Extracted material:
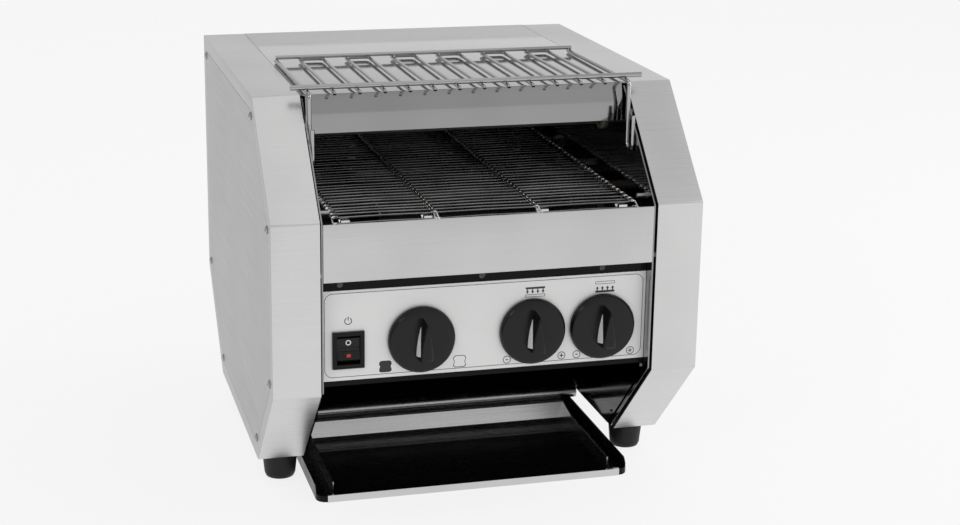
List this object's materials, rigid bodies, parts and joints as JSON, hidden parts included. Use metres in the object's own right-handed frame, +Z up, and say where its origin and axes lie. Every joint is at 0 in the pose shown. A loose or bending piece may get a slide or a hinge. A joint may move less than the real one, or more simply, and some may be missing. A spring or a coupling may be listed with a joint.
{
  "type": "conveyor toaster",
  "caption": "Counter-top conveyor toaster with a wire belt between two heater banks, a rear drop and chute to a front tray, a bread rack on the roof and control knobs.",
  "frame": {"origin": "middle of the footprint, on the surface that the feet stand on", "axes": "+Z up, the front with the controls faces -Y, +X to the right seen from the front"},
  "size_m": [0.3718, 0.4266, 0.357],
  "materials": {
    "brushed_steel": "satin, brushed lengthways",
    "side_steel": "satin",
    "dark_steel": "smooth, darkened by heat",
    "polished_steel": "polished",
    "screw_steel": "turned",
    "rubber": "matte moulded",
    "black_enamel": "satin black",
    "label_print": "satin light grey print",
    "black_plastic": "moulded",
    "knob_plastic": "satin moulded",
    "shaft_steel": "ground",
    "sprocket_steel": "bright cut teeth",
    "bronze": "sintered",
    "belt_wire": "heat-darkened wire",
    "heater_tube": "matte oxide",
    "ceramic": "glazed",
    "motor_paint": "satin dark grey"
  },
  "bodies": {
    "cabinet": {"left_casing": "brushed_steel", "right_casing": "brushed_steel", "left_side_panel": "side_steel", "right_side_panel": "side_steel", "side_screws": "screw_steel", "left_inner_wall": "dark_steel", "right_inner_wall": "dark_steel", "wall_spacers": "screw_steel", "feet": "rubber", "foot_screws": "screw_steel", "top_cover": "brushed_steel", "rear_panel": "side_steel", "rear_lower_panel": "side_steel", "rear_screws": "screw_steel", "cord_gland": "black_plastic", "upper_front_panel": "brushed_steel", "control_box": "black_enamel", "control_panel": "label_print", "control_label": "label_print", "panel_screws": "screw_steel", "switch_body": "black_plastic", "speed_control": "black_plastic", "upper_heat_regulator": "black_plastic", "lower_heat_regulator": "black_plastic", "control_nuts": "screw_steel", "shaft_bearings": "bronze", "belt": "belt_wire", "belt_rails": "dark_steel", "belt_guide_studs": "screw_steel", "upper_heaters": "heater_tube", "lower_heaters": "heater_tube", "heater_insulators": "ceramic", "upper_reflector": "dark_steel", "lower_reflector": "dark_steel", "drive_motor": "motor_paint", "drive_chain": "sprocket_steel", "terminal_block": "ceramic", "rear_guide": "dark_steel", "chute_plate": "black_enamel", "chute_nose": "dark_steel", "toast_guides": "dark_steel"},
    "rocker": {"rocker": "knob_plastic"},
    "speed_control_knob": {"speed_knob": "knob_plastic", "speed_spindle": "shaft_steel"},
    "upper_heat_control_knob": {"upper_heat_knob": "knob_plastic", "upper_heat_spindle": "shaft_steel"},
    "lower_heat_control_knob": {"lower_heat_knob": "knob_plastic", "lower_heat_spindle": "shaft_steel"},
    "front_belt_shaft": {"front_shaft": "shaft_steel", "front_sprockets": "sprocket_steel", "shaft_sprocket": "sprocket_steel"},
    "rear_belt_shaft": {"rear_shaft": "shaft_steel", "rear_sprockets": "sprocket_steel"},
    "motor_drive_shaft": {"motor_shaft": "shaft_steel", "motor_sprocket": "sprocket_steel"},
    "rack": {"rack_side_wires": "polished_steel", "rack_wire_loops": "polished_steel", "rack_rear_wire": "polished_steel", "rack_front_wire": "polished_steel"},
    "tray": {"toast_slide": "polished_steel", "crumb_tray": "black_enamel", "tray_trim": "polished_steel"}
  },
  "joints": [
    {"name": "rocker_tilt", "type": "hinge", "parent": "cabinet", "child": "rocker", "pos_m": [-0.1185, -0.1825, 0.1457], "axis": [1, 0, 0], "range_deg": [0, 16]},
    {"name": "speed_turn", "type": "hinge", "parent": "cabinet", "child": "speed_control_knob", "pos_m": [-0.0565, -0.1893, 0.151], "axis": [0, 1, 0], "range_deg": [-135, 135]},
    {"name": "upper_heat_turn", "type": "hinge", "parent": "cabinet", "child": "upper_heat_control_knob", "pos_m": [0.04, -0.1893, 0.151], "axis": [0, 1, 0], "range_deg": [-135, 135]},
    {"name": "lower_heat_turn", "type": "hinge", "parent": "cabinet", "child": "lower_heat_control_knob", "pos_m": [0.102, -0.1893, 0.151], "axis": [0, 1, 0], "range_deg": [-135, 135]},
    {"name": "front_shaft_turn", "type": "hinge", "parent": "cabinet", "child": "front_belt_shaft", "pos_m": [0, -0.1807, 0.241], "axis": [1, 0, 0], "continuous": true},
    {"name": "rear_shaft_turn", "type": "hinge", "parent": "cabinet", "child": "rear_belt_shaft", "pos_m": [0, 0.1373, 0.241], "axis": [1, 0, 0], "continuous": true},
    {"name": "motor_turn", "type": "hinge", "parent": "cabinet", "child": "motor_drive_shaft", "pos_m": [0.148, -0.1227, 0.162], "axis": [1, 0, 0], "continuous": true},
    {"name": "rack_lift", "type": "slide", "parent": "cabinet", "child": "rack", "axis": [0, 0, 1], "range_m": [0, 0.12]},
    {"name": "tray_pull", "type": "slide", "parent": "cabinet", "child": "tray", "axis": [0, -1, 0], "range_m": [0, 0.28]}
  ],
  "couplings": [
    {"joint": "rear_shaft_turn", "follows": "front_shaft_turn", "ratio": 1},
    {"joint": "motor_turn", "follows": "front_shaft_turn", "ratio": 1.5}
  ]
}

==

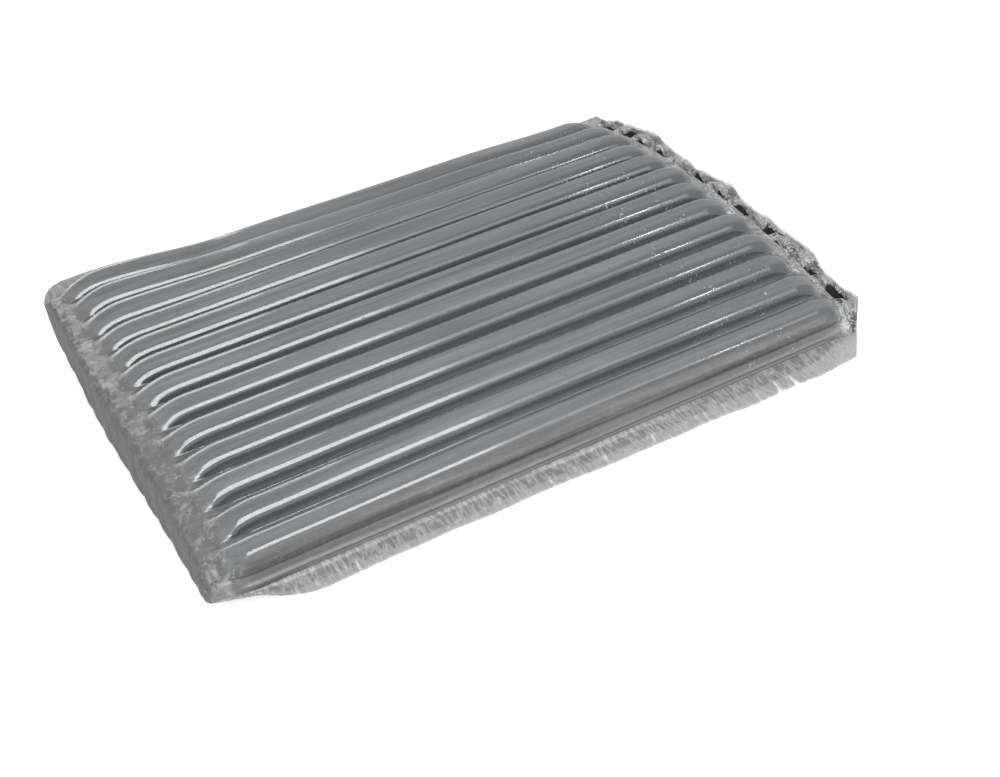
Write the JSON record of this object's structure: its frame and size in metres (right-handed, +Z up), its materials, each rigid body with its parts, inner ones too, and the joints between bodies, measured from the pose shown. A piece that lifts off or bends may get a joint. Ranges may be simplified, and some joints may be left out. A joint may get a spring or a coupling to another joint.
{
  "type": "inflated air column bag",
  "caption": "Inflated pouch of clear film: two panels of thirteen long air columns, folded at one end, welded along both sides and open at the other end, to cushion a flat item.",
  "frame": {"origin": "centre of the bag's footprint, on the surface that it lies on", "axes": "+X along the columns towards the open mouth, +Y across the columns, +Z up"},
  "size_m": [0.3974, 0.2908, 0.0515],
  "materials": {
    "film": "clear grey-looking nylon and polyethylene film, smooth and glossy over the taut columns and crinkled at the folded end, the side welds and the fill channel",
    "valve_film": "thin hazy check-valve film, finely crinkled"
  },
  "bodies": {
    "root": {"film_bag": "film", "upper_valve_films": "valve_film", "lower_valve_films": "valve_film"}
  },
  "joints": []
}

Written problem: From the entries above, list each line with "axes" in it.

Response:
List this object's materials, rigid bodies, parts and joints as JSON, hidden parts included. Use metres in the object's own right-handed frame, +Z up, and say where its origin and axes lie. Every joint is at 0 in the pose shown. A loose or bending piece may get a slide or a hinge. A joint may move less than the real one, or more simply, and some may be missing. A spring or a coupling may be listed with a joint.
  "frame": {"origin": "middle of the footprint, on the surface that the feet stand on", "axes": "+Z up, the front with the controls faces -Y, +X to the right seen from the front"},
  "frame": {"origin": "centre of the bag's footprint, on the surface that it lies on", "axes": "+X along the columns towards the open mouth, +Y across the columns, +Z up"},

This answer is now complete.